Rodriguez intends to spend Winter Break and Field Work Term continuing to work on the new student organization. She recognizes that much of the outreach for the group will be towards “freshmen, sophomores, possibly juniors. My goal is going to be finding those students to begin with, since Hispanics on this campus are incredibly separated, and kind of underground.” The idea is to reach out to many of the House Chairs in order to get a sense of house populations for possible members. On the objectives of her proposed union, Rodriguez had this to say: “The goal would be to just remind Latinx students that we are on this campus, and that it doesn’t matter if you’re domestic, or from another country. We all have the same roots, even though we are a very small portion of the student body. I feel like that’s even a bigger reason to unite.” Speaking about the school’s administration, she hopes that an HSU will provide awareness to the community about Latinx experiences. “I feel like administration doesn’t take Hispanic students’ consideration into mind. We’re kind of an afterthought, so the goal would be to create a stronger voice at this school for Hispanic students.”

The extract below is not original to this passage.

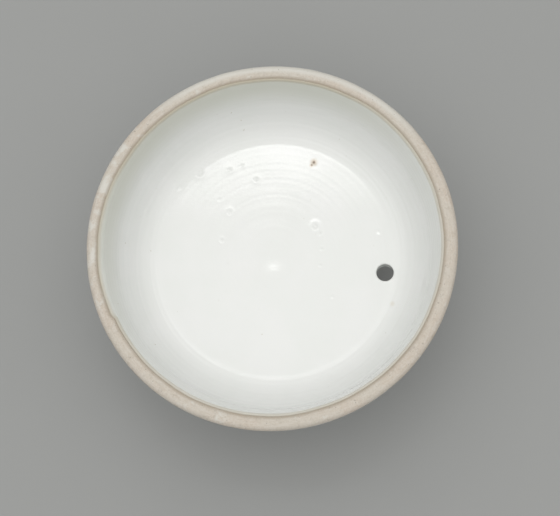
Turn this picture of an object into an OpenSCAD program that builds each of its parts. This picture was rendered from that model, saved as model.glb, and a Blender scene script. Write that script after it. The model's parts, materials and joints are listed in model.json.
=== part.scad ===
// Vented porcelain pot cover, lying upside down on its knob with the open mouth upwards.
// It is a thrown cap with leaning side walls and a bare rim, a button knob luted to the middle
// of its outside, and coats of glaze on everything but the rim. Millimetres, +Z up. The origin
// is the middle of the knob's flat end, and the vent is on the +X side.

/* [Cap] */
// Outer diameter of the cap in the rim's plane, before its edges are rounded
rim_d = 80; // [74:1:92]
// Width of the rim in that plane, before its edges are rounded
rim_w = 3.5; // [3.2:0.1:4.5]
// Depth of the glazed inside, from the rim's plane to the flat
inside_depth = 15.5; // [13:0.5:19]
// Thickness of the clay at the middle, where the knob is luted on
middle_t = 3.8; // [3.6:0.1:5.5]
// Lean of the inner side wall from upright, in degrees
inside_lean = 11; // [8:1:12]
// Lean of the outer side wall from upright, in degrees
outside_lean = 13; // [10:1:14]
// Radius of the inside corner between the flat and the side wall
corner_r = 9; // [7:0.5:10]
// Radius of the outside shoulder
shoulder_r = 11.5; // [10:0.5:12.5]
// Radius of the shallow dome of the outside
dome_r = 200; // [180:5:300]

/* [Rim] */
// Rounding of the rim's inner edge
inner_edge_r = 0.8; // [0.4:0.1:1.2]
// Rounding of the rim's outer edge
outer_edge_r = 1.2; // [0.6:0.1:1.6]

/* [Vent] */
// Diameter of the glazed vent hole
vent_d = 3.8; // [3:0.1:5]
// Distance of the vent from the middle of the cap
vent_x = 24.5; // [18:0.5:25]

/* [Knob] */
// Radius of the knob at its widest
knob_r = 9; // [8:0.5:10]
// Radius of the rounded edge of the button
button_r = 4; // [3:0.25:4.5]
// Radius of the knob's neck
neck_r = 5; // [4.6:0.1:6]
// Radius of the hollow curve from the neck to the cap
hollow_r = 3; // [2.5:0.1:4]
// Depth of the scored seat that the knob's foot sits in
seat_depth = 0.8; // [0.6:0.1:1.2]
// Gap between the knob's foot and its seat, filled with slip
slip_gap = 0.4; // [0.3:0.1:0.5]

/* [Glaze] */
// Thickness of the glaze on the cap and the knob
glaze_t = 0.35; // [0.25:0.05:0.5]
// Thickness of the glaze that ran down the vent
vent_glaze_t = 0.2; // [0.1:0.05:0.3]
// Distance from the rim's plane down to the edge of the inside glaze
inside_bare = 0.9; // [0.8:0.1:2]
// Distance from the rim's plane down to the edge of the outside glaze
outside_bare = 2.8; // [1.2:0.1:3]

/* [Hidden] */
$fn = 96;
arc_step = 6;    // degrees between the points of an arc, at most
arc_chord = 2.5; // distance between the points of an arc, at most
past = 1;        // how far a cutter runs past what it cuts

rim_r = rim_d / 2;
vent_r = vent_d / 2;
clay_vent_r = vent_r + vent_glaze_t;

// The knob from its flat end upwards: the button's rounded edge, then the hollow curve.
button_x = knob_r - button_r;
button_z = glaze_t + button_r;
hollow_x = neck_r + hollow_r;
hollow_z = button_z + sqrt(pow(button_r + hollow_r, 2) - pow(hollow_x - button_x, 2));
button_end = atan2(hollow_z - button_z, hollow_x - button_x);

// The outside dome is tangent to the hollow curve, dome_start being the angle where they meet.
// Within that circle the outside is flat, at middle_z.
dome_z = hollow_z + sqrt(pow(dome_r + hollow_r, 2) - pow(hollow_x, 2));
dome_start = atan2(hollow_z - dome_z, hollow_x);
middle_z = hollow_z - hollow_r * sin(dome_start);

// The knob's foot and its seat in the cap.
seat_r = neck_r + slip_gap;
seat_z = middle_z + seat_depth;
foot_z = seat_z - slip_gap;

// Heights of the inside flat's clay and of the rim's plane.
flat_z = middle_z + middle_t;
rim_z = flat_z + glaze_t + inside_depth;

// Radius of each side wall at height z, with a coat of thickness t.
function inner_wall(z, t) = rim_r - rim_w - (rim_z - z) * tan(inside_lean) - t / cos(inside_lean);
function outer_wall(z, t) = rim_r - (rim_z - z) * tan(outside_lean) + t / cos(outside_lean);

// The inside corner is tangent to the flat and to the inner side wall.
corner_z = flat_z + corner_r;
corner_x = inner_wall(corner_z, corner_r);

// The outside shoulder is tangent to the dome and to the outer side wall. Its centre is where
// the wall's line, moved in by the shoulder's radius, crosses a circle about the dome's centre.
slope = tan(outside_lean);
moved_x = outer_wall(0, -shoulder_r);
half_b = moved_x * slope - dome_z;
square_a = 1 + pow(slope, 2);
square_c = pow(moved_x, 2) + pow(dome_z, 2) - pow(dome_r - shoulder_r, 2);
shoulder_z = (-half_b - sqrt(pow(half_b, 2) - square_a * square_c)) / square_a;
shoulder_x = moved_x + slope * shoulder_z;
dome_end = atan2(shoulder_z - dome_z, shoulder_x);

// Points along an arc about [x, z], from angle a to angle b.
function arc(x, z, r, a, b) =
    let (n = ceil(abs(b - a) * max(1 / arc_step, r * PI / 180 / arc_chord)))
    [for (i = [0:n]) [x + r * cos(a + (b - a) * i / n), z + r * sin(a + (b - a) * i / n)]];

function reversed(points) = [for (i = [len(points) - 1:-1:0]) points[i]];

// Outlines with a coat of thickness t, where 0 gives the bare clay. Each runs from the axis out.
function button_line(t) = concat(
    [[0, button_z - button_r - t]],
    arc(button_x, button_z, button_r + t, -90, button_end)
);
function hollow_line(t) = arc(hollow_x, hollow_z, hollow_r - t, 180 + button_end, 180 + dome_start);
function outside_line(t) = concat(
    arc(0, dome_z, dome_r + t, dome_start, dome_end),
    arc(shoulder_x, shoulder_z, shoulder_r + t, dome_end, -outside_lean)
);
function inside_line(t) = concat(
    [[0, flat_z + t]],
    arc(corner_x, corner_z, corner_r - t, -90, -inside_lean)
);

// The same outlines carried up the side walls to height z.
function outside_to(z, t) = concat(outside_line(t), [[outer_wall(z, t), z]]);
function inside_to(z, t) = concat(inside_line(t), [[inner_wall(z, t), z]]);

// The bare rim, from its outer edge over to its inner edge.
outer_edge_z = rim_z - outer_edge_r;
inner_edge_z = rim_z - inner_edge_r;
rim_line = concat(
    arc(outer_wall(outer_edge_z, -outer_edge_r), outer_edge_z, outer_edge_r, -outside_lean, 90),
    arc(inner_wall(inner_edge_z, -inner_edge_r), inner_edge_z, inner_edge_r, 90, 180 - inside_lean)
);

// A coat of glaze fills the space between two outlines.
module coat(clay_line, glaze_line) {
    rotate_extrude() polygon(concat(clay_line, reversed(glaze_line)));
}

module vent_hole(r) {
    translate([vent_x, 0, middle_z - past]) cylinder(h = middle_t + 3 * past, r = r);
}

// The thrown cap of bare clay, with the knob's seat and the hole for the vent.
module cap() {
    color("linen") difference() {
        rotate_extrude() polygon(concat(
            [[0, middle_z]],
            outside_line(0),
            rim_line,
            reversed(inside_line(0))
        ));
        translate([0, 0, middle_z - past]) cylinder(h = past + seat_depth, r = seat_r);
        vent_hole(clay_vent_r);
    }
}

// The button knob. Its neck goes straight on from the hollow curve's narrowest point.
module knob() {
    color("linen") rotate_extrude() polygon(concat(
        button_line(0),
        arc(hollow_x, hollow_z, hollow_r, 180 + button_end, 180),
        [[neck_r, foot_z], [0, foot_z]]
    ));
}

// The slip that joins the knob to the cap: under the foot, round it and out in a fillet.
module luting_slip() {
    color("wheat") rotate_extrude() polygon(concat(
        [[0, seat_z], [0, foot_z], [neck_r, foot_z]],
        arc(hollow_x, hollow_z, hollow_r, 180, 180 + dome_start),
        [[seat_r, middle_z], [seat_r, seat_z]]
    ));
}

module inside_glaze() {
    edge_z = rim_z - inside_bare;
    color("azure") difference() {
        coat(inside_to(edge_z, 0), inside_to(edge_z, glaze_t));
        vent_hole(clay_vent_r);
    }
}

module outside_glaze() {
    edge_z = rim_z - outside_bare;
    color("azure") difference() {
        coat(outside_to(edge_z, 0), outside_to(edge_z, glaze_t));
        vent_hole(clay_vent_r);
    }
}

module knob_glaze() {
    color("azure") coat(
        concat(button_line(0), hollow_line(0)),
        concat(button_line(glaze_t), hollow_line(glaze_t))
    );
}

// The sleeve of glaze in the vent, from the face of the outside coat to that of the inside one.
module vent_glaze() {
    color("azure") difference() {
        intersection() {
            rotate_extrude() polygon(concat(outside_line(glaze_t), reversed(inside_line(glaze_t))));
            vent_hole(clay_vent_r);
        }
        vent_hole(vent_r);
    }
}

cap();
knob();
luting_slip();
inside_glaze();
outside_glaze();
knob_glaze();
vent_glaze();
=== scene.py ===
# %% [markdown]
# # A small porcelain pot cover, upside down
#
# The cover is a thrown cap with a vent hole, a button knob under it, and glaze on everything but
# the rim. We look down into its hollow side. This lesson builds each skin of clay and glaze as a
# surface worked out with numpy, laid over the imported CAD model, and gives it a procedural finish.

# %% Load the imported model
import json
import math
import bmesh
import bpy
import numpy as np
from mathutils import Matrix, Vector


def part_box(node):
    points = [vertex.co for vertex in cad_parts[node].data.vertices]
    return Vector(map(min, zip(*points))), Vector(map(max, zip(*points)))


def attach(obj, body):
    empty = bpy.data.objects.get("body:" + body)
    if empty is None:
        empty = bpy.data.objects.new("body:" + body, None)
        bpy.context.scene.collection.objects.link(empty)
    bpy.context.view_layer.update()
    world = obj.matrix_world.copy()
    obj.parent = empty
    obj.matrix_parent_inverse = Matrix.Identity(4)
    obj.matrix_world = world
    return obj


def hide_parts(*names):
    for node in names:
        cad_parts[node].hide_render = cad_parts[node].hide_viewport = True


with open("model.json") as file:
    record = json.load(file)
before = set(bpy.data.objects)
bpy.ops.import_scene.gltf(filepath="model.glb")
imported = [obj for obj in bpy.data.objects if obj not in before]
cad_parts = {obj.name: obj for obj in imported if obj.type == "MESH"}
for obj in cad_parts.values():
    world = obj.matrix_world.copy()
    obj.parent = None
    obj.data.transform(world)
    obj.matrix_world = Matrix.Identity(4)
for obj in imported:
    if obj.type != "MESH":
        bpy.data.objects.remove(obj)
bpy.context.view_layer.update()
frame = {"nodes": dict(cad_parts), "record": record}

print("CAD nodes:", sorted(frame["nodes"]))

# %% [markdown]
# ## Sizes
#
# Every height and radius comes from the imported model: boxes of its nodes, and its mounts. What a
# box can't say, such as the radius of a corner, is a named value with the same size as in the CAD.

# %% Sizes from the model
MM = 0.001
LEAN_IN, LEAN_OUT = math.radians(11), math.radians(13)
CORNER_R, SHOULDER_R, DOME_R = 9 * MM, 11.5 * MM, 200 * MM
INNER_EDGE_R, OUTER_EDGE_R = 0.8 * MM, 1.2 * MM
BUTTON_R, HOLLOW_R = 4 * MM, 3 * MM
RIM_W = 3.5 * MM

vent = next(m for m in frame["record"]["mounts"] if m["name"] == "vent_hole")
VENT_X, VENT_R = vent["pos_m"][0], vent["dims"]["r_mm"] * MM
CLAY_VENT_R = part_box("vent_glaze")[1][1]

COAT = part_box("knob")[0][2]
RIM_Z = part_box("cap")[1][2]
OUTSIDE_BARE = RIM_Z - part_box("outside_glaze")[1][2]
FLAT_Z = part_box("inside_glaze")[0][2]
KNOB_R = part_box("knob")[1][0]
HOLLOW_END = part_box("luting_slip")[1][0]
HOLLOW_X = KNOB_R - BUTTON_R + HOLLOW_R
OUTSIDE_TOP_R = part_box("outside_glaze")[1][0] - COAT / math.cos(LEAN_OUT)
RIM_R = OUTSIDE_TOP_R + OUTSIDE_BARE * math.tan(LEAN_OUT)
print(f"rim {RIM_R / MM:.2f} mm out and {RIM_Z / MM:.2f} mm up, flat at {FLAT_Z / MM:.2f} mm")
print(f"vent {VENT_X / MM:.1f} mm out, radius {VENT_R / MM:.2f} mm, coat {COAT / MM:.2f} mm")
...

Something that differentiates Bennington from other colleges is the population size. With six hundred currently enrolled students, students with shared experiences are often able to find one another quicker than if they were at a larger school. The kind of group that Rodriguez has in mind will make that even easier, as it means to help Hispanic students realize that they are not alone here, and that there are students on campus who share their cultural or linguistic background. Perhaps through strengthening the Latinx community at Bennington, an HSU will allow for more understanding between students who do not share Hispanic identities.